Last month my mom asked what “af” meant and I said it meant “like REALLY something” without saying what it stood for
8yo: What does Dad do for work?
Me: Why don’t you ask him?
8yo: He told me to ask you.
Me: Well played. Well. Played.
I just dropped my phone in the toilet and for a second I stood over it and thought, “That’s where it belongs.”
A service where you bring a working printer to my house, I print the one thing I need, and you leave again until next year
If you love them set them free but if you don’t love them this still works
Google would like to use your current location. Allow/Deny? Allow
*100 Google employees throw a party at my house*
Rejected Candy Hearts:
– Meh. You’ll do.
– You’ve done worse.
– STD Free
The only reason I’m on LinkedIn is to find employed dates for the weekends.
fireman: dear god… your face
me: i wasn’t in the building
I’m bathing in hot water with a bunch of vegetables, herbs and spices! The mayor has a big wooden spoon and he’s swirling the water around for me.
teen drug use & sex are down this year which proves that teens are boring
some dogs can find bodies that have been buried for years & mine can’t even find a cracker that hit him in the face on the way to the floor
Remembering my youth, and a time where I could breath out of more than one nostril at once.
*takes construction hat to vet*
Please help. My turtle hasn’t moved in 8 years.
i think they should have thrown one avenger in with all the scientists in oppenheimer. just one little tiny scene where oppenheimer, feynmann, and fermi are sitting around like “well, what do you think, Ant Man?”
Sometimes I get my Twitter app and my Tinder app confused. I know now that talking about skin suits to prospective dates is not “funny”.
Officer: Ma’am we take these complaints very seriously so we do need to search your home.
Me: But not the basement, right?
The guy who first said “hear no evil, see no evil, speak no evil” was a genius, but the next guy who put it with monkeys, not so much.
I wish job sites ranked jobs by the level of human interaction you will have to deal with on a daily basis.
As a scarecrow, people say I’m outstanding in my field. But hay, it’s in my jeans.
I see your Full House and I raise you 3 episodes of Home Improvement.
-Me, not knowing how to play poker, but loving 90’s TV
Dr: How may I help?
Me: Wife says I’m overweight
D: Yes, I see you’ve a very healthy appetite.
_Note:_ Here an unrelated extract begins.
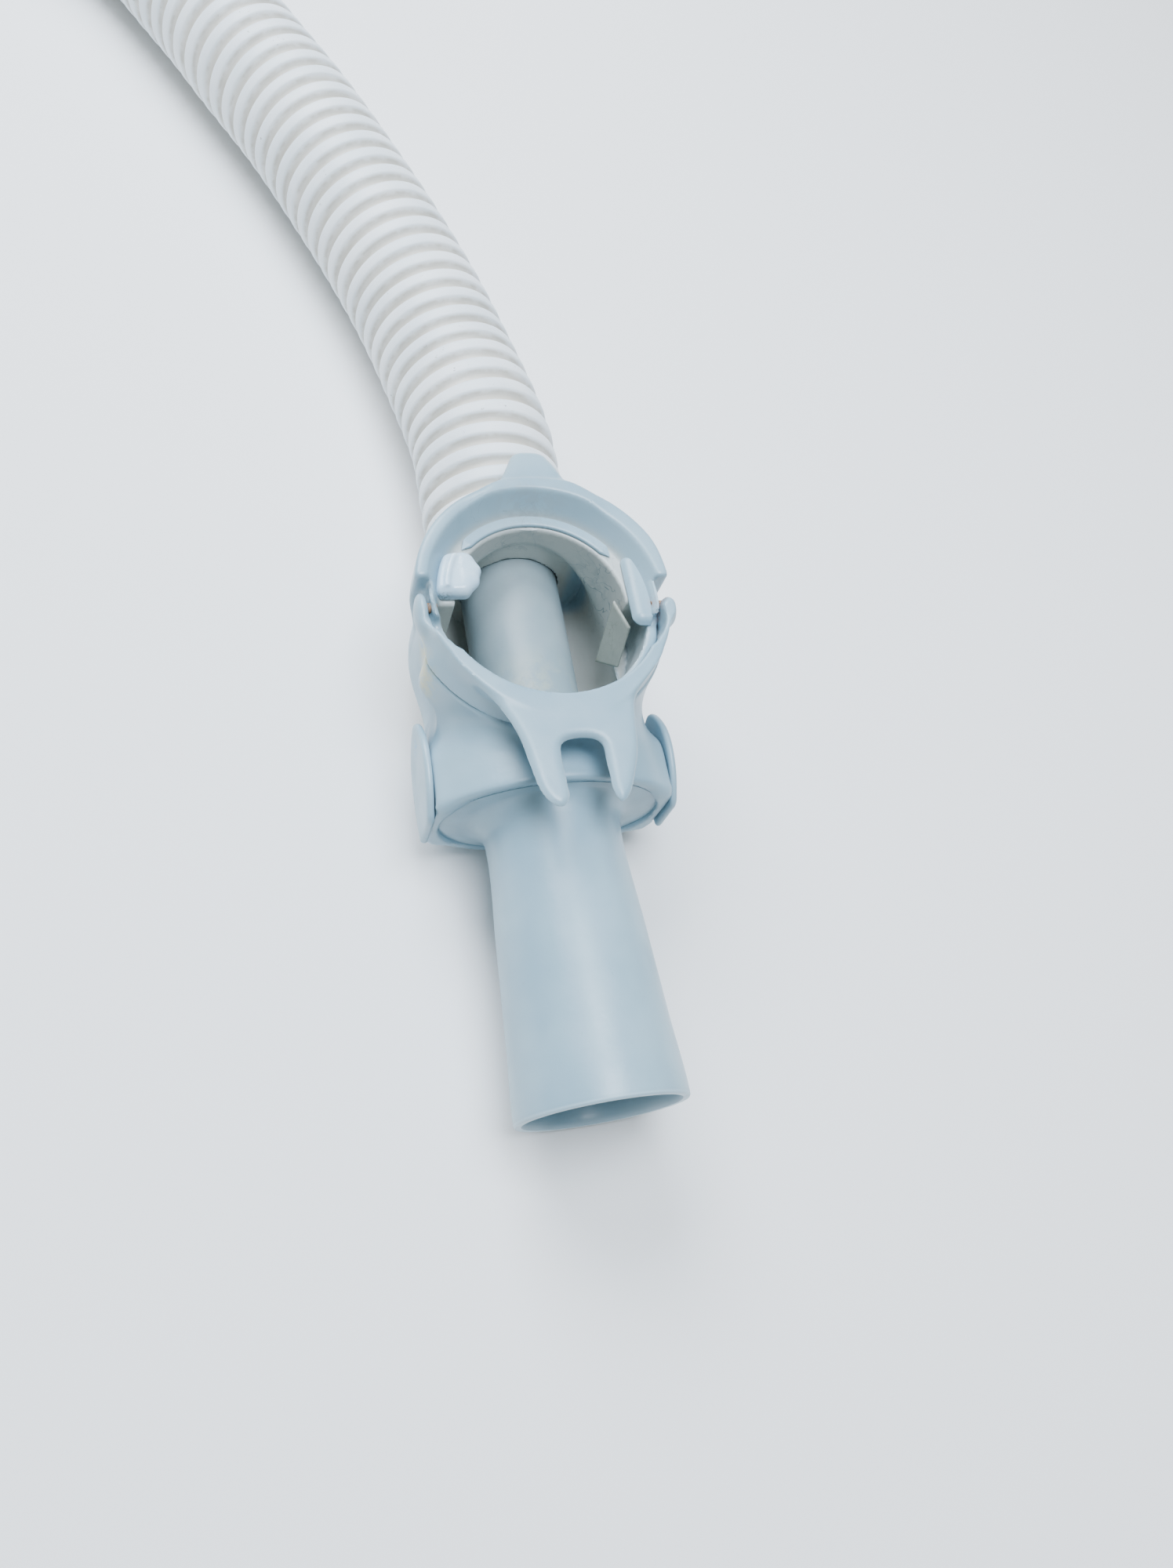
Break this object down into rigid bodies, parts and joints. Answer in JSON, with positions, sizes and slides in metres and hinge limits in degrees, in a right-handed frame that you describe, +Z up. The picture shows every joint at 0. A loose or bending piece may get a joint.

OK, let’s talk gastric bands
[later]
Wife: How’d it go?
M: Good! He said I was very healthy, then just wanted to chat about music
My son is on guitar, my daughters are on drums and harmonica, and I’m on my second ibuprofen.
Motorway in Britain: “Go 40mph for a bit”
You: “Why? What’s happened?”
Motorway: “Absolutely nothing”
My kid is singing “Mac-n-cheese” to the tune of “Stand by Me.”
You guys just tried it, didn’t you?
A cat burglar, but it’s just me putting stray cats in people’s houses when they leave
Norwegian chickens be like Bgårk
Priests should not have to live in a state of forced celibacy, but be free to marry and let celibacy slowly descend upon them the usual way.
When someone gives me a compliment I never know what to do with my arms.